The ways to promote goods may vary and usually include graphics and banners, text and mixed advertising. However, take into consideration the fact that ads can be annoying for your visitors. So, use this monetization method wisely. Allow third-party commercial offers to occupy only certain positions on the website.
Also, you can’t always control the quality of third-party advertising. And last but not least: it may cause the loss of potential customers, as ads drive buyers away from the marketplace.
In addition to that, applying this monetization strategy to e-commerce websites with low traffic will bring a little revenue.
Example: Facebook, Twitter, and LinkedIn are social platforms that benefit from using advertising business model only.
Facebook reported the full-year 2018 financial results, showing that the advertising revenue model works.
6. Lead fees
When transactions take place outside the platform, lead fees may be the right solution for you. It means that your buyers have to pay to get access for detailed information about the item they are interested in. Thus, your marketplace leads the performer to a potential buyer.
Lead fees can help you if you are going to build an online marketplace that offers non-standard goods or services, including cleaning, design service, music teaching, dating sites, and others.

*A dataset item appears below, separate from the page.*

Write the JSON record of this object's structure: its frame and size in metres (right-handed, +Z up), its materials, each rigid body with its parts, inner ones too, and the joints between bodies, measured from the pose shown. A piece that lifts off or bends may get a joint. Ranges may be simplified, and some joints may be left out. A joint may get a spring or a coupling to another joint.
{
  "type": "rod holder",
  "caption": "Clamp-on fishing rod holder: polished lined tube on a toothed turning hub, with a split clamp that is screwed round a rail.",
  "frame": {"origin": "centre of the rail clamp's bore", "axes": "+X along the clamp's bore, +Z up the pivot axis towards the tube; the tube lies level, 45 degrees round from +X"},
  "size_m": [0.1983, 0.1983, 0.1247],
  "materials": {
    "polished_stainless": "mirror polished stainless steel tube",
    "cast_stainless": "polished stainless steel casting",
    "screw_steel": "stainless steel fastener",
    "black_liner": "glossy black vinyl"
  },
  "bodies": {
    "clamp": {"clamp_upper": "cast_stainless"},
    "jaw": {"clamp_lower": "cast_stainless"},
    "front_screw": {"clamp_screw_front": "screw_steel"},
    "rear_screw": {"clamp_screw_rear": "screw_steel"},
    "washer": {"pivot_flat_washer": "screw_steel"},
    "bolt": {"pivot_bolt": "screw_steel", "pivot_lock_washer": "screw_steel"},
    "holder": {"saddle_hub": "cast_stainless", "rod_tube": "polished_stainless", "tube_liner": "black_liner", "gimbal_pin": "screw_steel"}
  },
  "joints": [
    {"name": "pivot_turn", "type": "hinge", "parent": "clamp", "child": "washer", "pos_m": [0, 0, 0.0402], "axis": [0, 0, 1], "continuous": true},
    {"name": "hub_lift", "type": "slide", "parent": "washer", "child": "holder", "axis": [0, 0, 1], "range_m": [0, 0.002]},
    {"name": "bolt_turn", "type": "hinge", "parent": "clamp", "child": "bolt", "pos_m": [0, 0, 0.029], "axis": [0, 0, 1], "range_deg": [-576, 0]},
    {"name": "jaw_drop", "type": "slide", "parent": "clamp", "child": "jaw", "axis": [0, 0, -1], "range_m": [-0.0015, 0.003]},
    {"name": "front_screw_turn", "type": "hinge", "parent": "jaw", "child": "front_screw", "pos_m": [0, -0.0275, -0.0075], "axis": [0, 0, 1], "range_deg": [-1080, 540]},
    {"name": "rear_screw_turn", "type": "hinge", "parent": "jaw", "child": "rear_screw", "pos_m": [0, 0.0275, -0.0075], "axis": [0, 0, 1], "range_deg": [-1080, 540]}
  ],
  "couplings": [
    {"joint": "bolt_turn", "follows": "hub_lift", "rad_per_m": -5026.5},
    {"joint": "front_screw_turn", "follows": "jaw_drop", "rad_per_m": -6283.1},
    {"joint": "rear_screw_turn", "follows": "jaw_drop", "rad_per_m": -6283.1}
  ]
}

One important thing to remember is that providers and customers might work building their cooperation outside the website. So, implement various techniques to prevent this, such as invoicing, payment tools, etc.
Example: Upwork can serve a perfect sample. For example, a service provider pays to apply to a potential project.

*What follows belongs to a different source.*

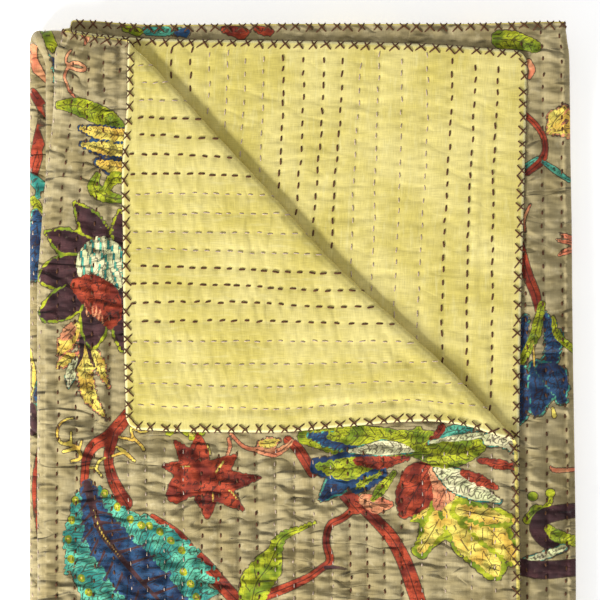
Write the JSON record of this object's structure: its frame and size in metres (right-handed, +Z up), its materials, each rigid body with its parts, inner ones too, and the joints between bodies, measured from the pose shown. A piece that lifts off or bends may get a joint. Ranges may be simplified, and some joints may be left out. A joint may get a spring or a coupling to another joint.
{
  "type": "quilted throw blanket",
  "caption": "Hand-quilted printed cotton throw folded into a flat rectangular bundle, its top corner turned back to show the plain reverse.",
  "frame": {"origin": "centre of the underside of the folded bundle", "axes": "+X across the folded width, towards the side where the free edges lie; +Y along the folded length, towards the open end with the turned-back corner; +Z up"},
  "size_m": [0.3416, 0.606, 0.0378],
  "materials": {
    "printed_cotton": "matt plain-weave cotton with a large floral print",
    "plain_cotton": "matt plain-weave cotton, dyed pale yellow-green",
    "brown_thread": "matt cotton thread",
    "pale_thread": "matt cotton thread"
  },
  "bodies": {
    "root": {"face_cloth": "printed_cotton", "back_cloth": "plain_cotton"}
  },
  "joints": []
}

You should pay special attention when choosing the proper monetization strategy as it plays a crucial role in generating a profit on the platform.
Before deciding on a revenue method of your future online marketplace, we recommend following these steps:
- Analyze the market and competitors.
- Define the business model of your future online platform.
- Take into account the location, culture, and habits of your target audience.
In short, it is always a good idea to start with a single monetization method making it a priority. Later, as your business scales, combine other strategies to find out what revenue models fit your business the most perfect way.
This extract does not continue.